>> begin
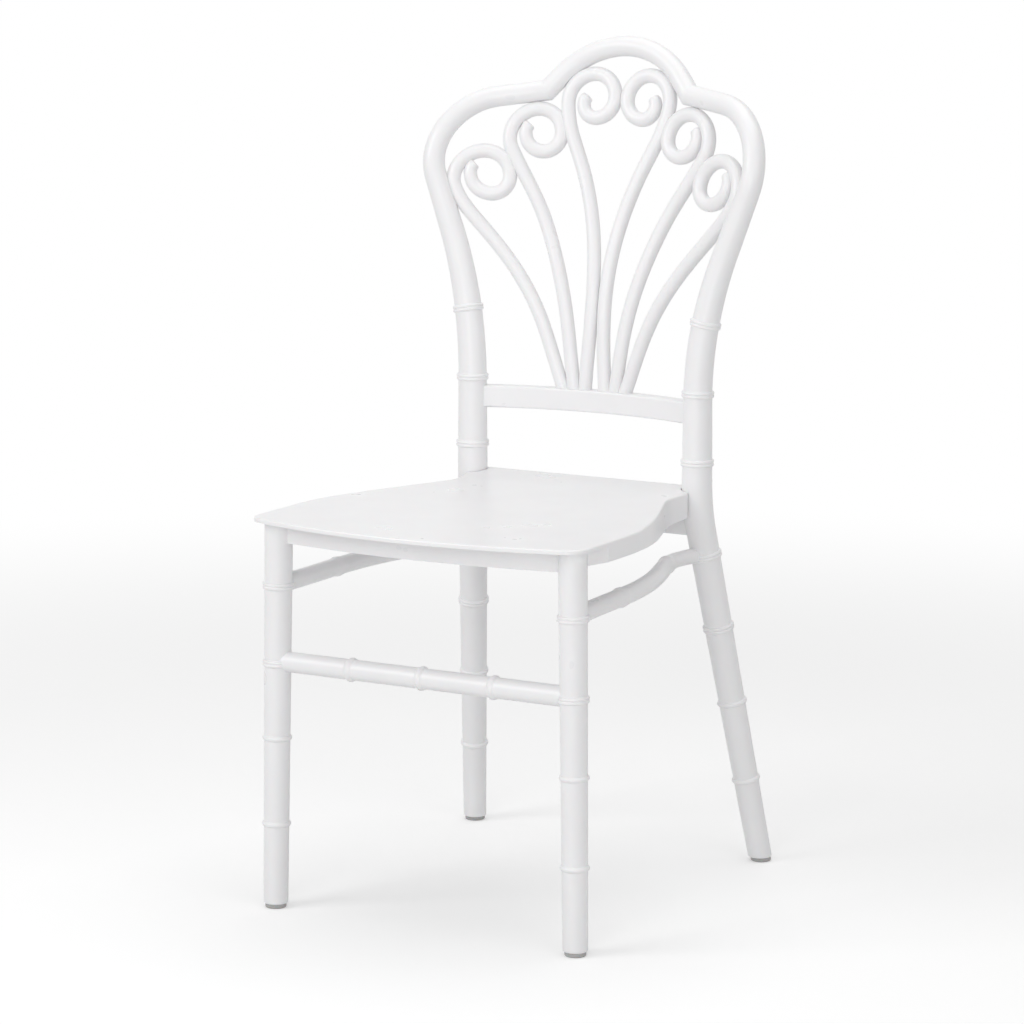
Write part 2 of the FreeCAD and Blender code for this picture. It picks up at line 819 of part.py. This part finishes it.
def seat_shell_blank():
    plate = seat_side_profile().common(seat_outline().extrude(V(0, 0, SPACE)))
    rim = []
    for edge in plate.Edges:
        box = edge.BoundBox
        crosswise = box.YLength < hair and box.YMax < seat_back_y - seat_thickness
        if box.ZMin > seat_height - hair and not crosswise:
            rim.append(edge)
    plate = plate.makeFillet(seat_edge_rounding, rim)
    shell = joined([plate] + skirts()).removeSplitter()
    notch = Part.makeCylinder(post_radius + seat_post_clearance, SPACE, V(post_x, post_y, 0))
    return shell.cut(notch).cut(mirrored(notch))


# Screws that hold the seat from below
def screw_places():
    """Points of the seat's underside, over the middle of the apron and of the seat rail."""
    end = front_leg_point(seat_underside - apron_height / 2)
    middle = end.y + apron_set_back - apron_bow
    places = [V(x, middle + apron_bow * (x / end.x) ** 2, seat_underside)
              for x in apron_screw_positions]
    return places + [V(x, seat_rail_y, seat_underside) for x in seat_rail_screw_positions]


def under(place, depth):
    return place - V(0, 0, depth)


pocket_depth = boss_length + bore_end_clearance
web_depth = pocket_depth + screw_grip
screw_tip_depth = boss_length - screw_bite


def screw(place):
    """A screw whose head bears on the web under the boss, and which bites into the boss."""
    head = rod(under(place, web_depth), under(place, web_depth + screw_head_height),
               screw_head_radius)
    shank = rod(under(place, web_depth + screw_head_height / 2), under(place, screw_tip_depth),
                screw_radius)
    return joined([head, shank])


def screw_bores(place):
    """What a rail loses to a boss and its screw: pocket, shank hole and counterbore."""
    pocket = rod(place, under(place, pocket_depth), boss_radius + fit_clearance)
    hole = rod(place, under(place, web_depth + overshoot), screw_radius + fit_clearance)
    counterbore = rod(under(place, web_depth), under(place, seat_rail_height + overshoot),
                      counterbore_radius)
    return joined([pocket, hole, counterbore])


def seat_boss(place):
    return rod(under(place, -seat_thickness / 2), under(place, boss_length), boss_radius)


def pilot_bore(place):
    return rod(under(place, boss_length + overshoot), under(place, screw_tip_depth),
               screw_radius)


def two_ended(rail, leg, joint, inward, leg_radius):
    """A rail from leg to leg; both of its ends are saddled and tenoned alike."""
    rail, bored = socketed(rail, leg, joint, inward, leg_radius)
    far_rail, _ = socketed(mirrored(rail), leg, joint, inward, leg_radius)
    return far_rail, bored


# Assembly: the left half is made piece by piece, and the right half is its mirror image
def assemble():
    nodes = {}
    front_leg = front_leg_blank()
    rear_post = joined([rear_post_blank()] + rear_post_rings())

    # Front apron and front stretcher, from leg to leg
    apron = front_apron_blank()
    apron_joint = front_leg_point(seat_underside - apron_height / 2)
    apron_joint.y += apron_set_back
    apron, front_leg = two_ended(apron, front_leg, apron_joint, V(-1, 0, 0), front_top_radius)
    stretcher_joint = front_leg_point(front_stretcher_height)
    front_stretcher, front_leg = two_ended(
        front_stretcher_blank(), front_leg, stretcher_joint, V(-1, 0, 0),
        front_leg_radius(front_stretcher_height) + ring_proud)

    # Seat rail and back rail, from post to post
    rail_joint = rear_leg_point(seat_underside - seat_rail_height / 2)
    rail_joint.y = seat_rail_y
    rail_face = rear_leg_radius(bend_height)
    seat_rail, rear_post = two_ended(
        rear_seat_rail_blank(), rear_post, rail_joint, V(-1, 0, 0), rail_face)
    rail_turn = math.asin(post_x / back_plan_radius)
    back_joint = V(post_x, post_y, back_rail_bottom + back_rail_height / 2)
    back_rail, rear_post = two_ended(
        back_rail_blank(), rear_post, back_joint,
        V(-math.cos(rail_turn), math.sin(rail_turn), 0), post_radius)

    # Side stretcher, from front leg to rear leg
    side_stretcher, (go_in, go_out) = side_stretcher_blank()
    side_stretcher, front_leg = socketed(
        side_stretcher, front_leg, front_leg_point(side_stretcher_front_height), go_in,
        front_leg_radius(side_stretcher_front_height))
    side_stretcher, rear_post = socketed(
        side_stretcher, rear_post, rear_leg_point(side_stretcher_back_height), -go_out,
        rear_leg_radius(side_stretcher_back_height))

    # Crest arch, doweled to the shoulders
    crest = crest_arch()
    far_dowel = mirrored(dowel(bore_end_clearance))
    rear_post = rear_post.cut(dowel(bore_end_clearance))
    crest = crest.cut(dowel(bore_end_clearance)).cut(far_dowel)
    nodes["crest_arch"] = crest
    nodes["crest_dowels"] = Part.makeCompound([dowel(), mirrored(dowel())])

    # Scrolls: each one rests against its neighbours, and its foot is let into the back rail
    left_side = half_space(V(0, 0, 0), V(-1, 0, 0))
    inner = scroll_blank(scroll_inner).cut(left_side).cut(crest)
    middle = scroll_blank(scroll_middle).cut(inner).cut(rear_post).cut(crest)
    outer = scroll_blank(scroll_outer).cut(middle).cut(rear_post)
    for name, scroll, shape in (("scroll_inner", scroll_inner, inner),
                                ("scroll_middle", scroll_middle, middle),
                                ("scroll_outer", scroll_outer, outer)):
        tenon = scroll_tenon(scroll, scroll_tenon_radius, scroll_tenon_depth)
        bore = scroll_tenon(scroll, scroll_tenon_radius + fit_clearance,
                            scroll_tenon_depth + bore_end_clearance)
        back_rail = back_rail.cut(bore).cut(mirrored(bore))
        nodes[name + "_left"] = joined([shape, tenon])
    nodes["back_rail"] = back_rail

    # Feet
    for name, foot in (("front", front_leg_point(0)), ("rear", rear_leg_point(0))):
        nodes["glide_" + name + "_left"] = glide(foot)
    front_leg = front_leg.cut(glide(front_leg_point(0), bore_end_clearance))
    rear_post = rear_post.cut(glide(rear_leg_point(0), bore_end_clearance))

    # Seat, screwed to the apron and the seat rail from below
    leg_top = front_leg_blank()
    seat = seat_shell_blank().cut(leg_top).cut(mirrored(leg_top))
    screws = []
    for place in screw_places():
        rail_bores = screw_bores(place)
        if place.y < seat_rail_y:
            apron = apron.cut(rail_bores)
        else:
            seat_rail = seat_rail.cut(rail_bores)
        seat = joined([seat, seat_boss(place)]).cut(pilot_bore(place))
        screws.append(screw(place))
    nodes["seat_shell"] = seat
    nodes["seat_screws"] = Part.makeCompound(screws)
    nodes["front_apron"] = apron
    nodes["rear_seat_rail"] = seat_rail
    nodes["front_stretcher"] = front_stretcher
    nodes["side_stretcher_left"] = side_stretcher
    nodes["front_leg_left"] = front_leg
    nodes["rear_post_left"] = rear_post
    for name in [name for name in nodes if name.endswith("_left")]:
        nodes[name[:-len("left")] + "right"] = mirrored(nodes[name])
    return nodes


def save(nodes):
    """One STEP file for each node, with the origin under the middle of the whole chair."""
    crest = on_back(*arch.at(arch.length / 2))
    middle = (seat_front_y + crest.y + arch_tube_radius) / 2
    os.makedirs("parts", exist_ok=True)
    for name in sorted(nodes):
        shape = nodes[name].copy()
        shape.translate(V(0, -middle, 0))
        shape.exportStep("parts/" + name + ".step")


save(assemble())
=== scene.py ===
# %% [markdown]
# # A chiavari chair in white moulded resin
#
# The chair's frame was built in CAD: legs with bamboo rings, a hooped back and six curled rods.
# This lesson loads that frame, looks at it with the photograph's camera, and gives each surface
# the finish that a moulding shop gives it. A few small parts, such as the foot glides, are
# modelled again here in finer detail.

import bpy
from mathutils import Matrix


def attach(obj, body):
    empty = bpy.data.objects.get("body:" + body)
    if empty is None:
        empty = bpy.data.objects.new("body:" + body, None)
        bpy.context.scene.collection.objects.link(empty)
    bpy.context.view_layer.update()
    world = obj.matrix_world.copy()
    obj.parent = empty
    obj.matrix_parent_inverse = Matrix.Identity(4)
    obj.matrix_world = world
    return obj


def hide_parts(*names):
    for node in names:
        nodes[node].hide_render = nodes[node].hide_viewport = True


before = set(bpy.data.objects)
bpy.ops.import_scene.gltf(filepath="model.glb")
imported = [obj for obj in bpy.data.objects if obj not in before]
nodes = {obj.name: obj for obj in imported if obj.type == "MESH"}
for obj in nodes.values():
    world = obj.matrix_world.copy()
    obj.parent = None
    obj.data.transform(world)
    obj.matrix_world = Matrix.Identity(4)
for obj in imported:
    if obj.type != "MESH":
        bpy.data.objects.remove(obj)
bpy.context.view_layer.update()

# %% The rest of the tools
import math

import bmesh
import bpy
from mathutils import Matrix, Vector

MM = 0.001
scene = bpy.context.scene
scene.view_settings.view_transform = "Standard"

# %% [markdown]
# ## The camera
#
# The photograph was taken from the sitter's left and a little above the seat, with a long lens.
# Its place was worked out from the chair's own mirror symmetry: a ring on a left leg and the same
# ring on the right leg have to be at one height and at one distance from the middle. A long lens
# keeps the legs nearly parallel, so the focal length matters as much as the angle.

# %% Place the camera
PHOTO_AZIMUTH, PHOTO_ELEVATION = 29.714, 9.999
CAMERA_PLACE = Vector((2.0930, -3.6829, 1.1843))  # metres
SENSOR_WIDTH, PHOTO_LENS = 36.0, 133.05  # millimetres

camera_data = bpy.data.cameras.new("photo_camera")
camera_data.sensor_fit = "HORIZONTAL"
camera_data.sensor_width = SENSOR_WIDTH
camera_data.lens = PHOTO_LENS
camera = bpy.data.objects.new("photo_camera", camera_data)
camera.location = CAMERA_PLACE
camera.rotation_euler = (math.radians(90 - PHOTO_ELEVATION), 0, math.radians(PHOTO_AZIMUTH))
scene.collection.objects.link(camera)
scene.camera = camera
print("camera at", [round(v, 3) for v in camera.location], "lens", PHOTO_LENS)

# %% [markdown]
# ## Colours and nodes
#
# Colours are written as they look on a screen, as sRGB hex values. Blender's shaders want linear
# light, so one function turns them. Another adds a node with its settings and its links, which
# keeps each material down to a few readable lines.

# %% Two helpers for materials
def linear(hex_colour):
    """An sRGB hex value such as "F2F2F3" as a linear colour with full alpha."""
    channels = [int(hex_colour[i:i + 2], 16) / 255 for i in (0, 2, 4)]
    curve = [c / 12.92 if c <= 0.04045 else ((c + 0.055) / 1.055) ** 2.4 for c in channels]
    return (*curve, 1.0)


def add_node(tree, kind, links=(), **settings):
    """Adds a node, sets its inputs and properties by name, and links (input, output) pairs."""
    node = tree.nodes.new(kind)
    for name, value in settings.items():
        socket = name.replace("_", " ")
        found = [s for s in node.inputs if s.name.lower() == socket.lower()]
        if found:
            found[0].default_value = value
        else:
            setattr(node, name, value)
    for target, source in links:
        tree.links.new(node.inputs[target], source)
    return node


def new_material(name):
    """An empty node material and its tree."""
    material = bpy.data.materials.new(name)
    material.use_nodes = True
    material.node_tree.nodes.clear()
    return material, material.node_tree


print("a mid grey, 808080, reads as", [round(v, 3) for v in linear("808080")])

# %% [markdown]
# ## The studio
#
# The chair stands on a seamless white sweep. Near the chair the sweep reflects most of its light,
# so it holds the soft shadow, and a faint glow that only the camera and mirrors see lifts it to
# white. Some two and a half metres away it has turned into an evenly lit backdrop, which a product
# photographer gets with separate lights, and which also sends light back onto the chair's sides.

# %% The sweep's material
WHITE = "FFFFFF"
SWEEP_WHITE = "E6E6E6"
SHADOW_REACH, BACKDROP_START = 0.9, 2.6  # metres from the chair's middle
SWEEP_GLOW = 0.30
BACKDROP_LIGHT = 0.55  # what the far sweep sends back onto the chair


def seen_ray(tree):
    """A value that is 1 for rays from the camera, from mirrors and through glass."""
    path = add_node(tree, "ShaderNodeLightPath")
    seen = add_node(tree, "ShaderNodeMath", operation="ADD", use_clamp=True,
                    links=[(0, path.outputs["Is Camera Ray"]), (1, path.outputs["Is Glossy Ray"])])
    seen = add_node(tree, "ShaderNodeMath", operation="ADD", use_clamp=True,
                    links=[(0, seen.outputs[0]), (1, path.outputs["Is Transmission Ray"])])
    return seen.outputs[0]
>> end
## The task
Extract from the listing above the lines between the line containing "return nodes" and the line containing "nodes[node].hide_render = nodes[node].hide_viewport", keeping both of those lines. Output nothing else.

## Response to the exercise
    return nodes


def save(nodes):
    """One STEP file for each node, with the origin under the middle of the whole chair."""
    crest = on_back(*arch.at(arch.length / 2))
    middle = (seat_front_y + crest.y + arch_tube_radius) / 2
    os.makedirs("parts", exist_ok=True)
    for name in sorted(nodes):
        shape = nodes[name].copy()
        shape.translate(V(0, -middle, 0))
        shape.exportStep("parts/" + name + ".step")


save(assemble())
=== scene.py ===
# %% [markdown]
# # A chiavari chair in white moulded resin
#
# The chair's frame was built in CAD: legs with bamboo rings, a hooped back and six curled rods.
# This lesson loads that frame, looks at it with the photograph's camera, and gives each surface
# the finish that a moulding shop gives it. A few small parts, such as the foot glides, are
# modelled again here in finer detail.

import bpy
from mathutils import Matrix


def attach(obj, body):
    empty = bpy.data.objects.get("body:" + body)
    if empty is None:
        empty = bpy.data.objects.new("body:" + body, None)
        bpy.context.scene.collection.objects.link(empty)
    bpy.context.view_layer.update()
    world = obj.matrix_world.copy()
    obj.parent = empty
    obj.matrix_parent_inverse = Matrix.Identity(4)
    obj.matrix_world = world
    return obj


def hide_parts(*names):
    for node in names:
        nodes[node].hide_render = nodes[node].hide_viewport = True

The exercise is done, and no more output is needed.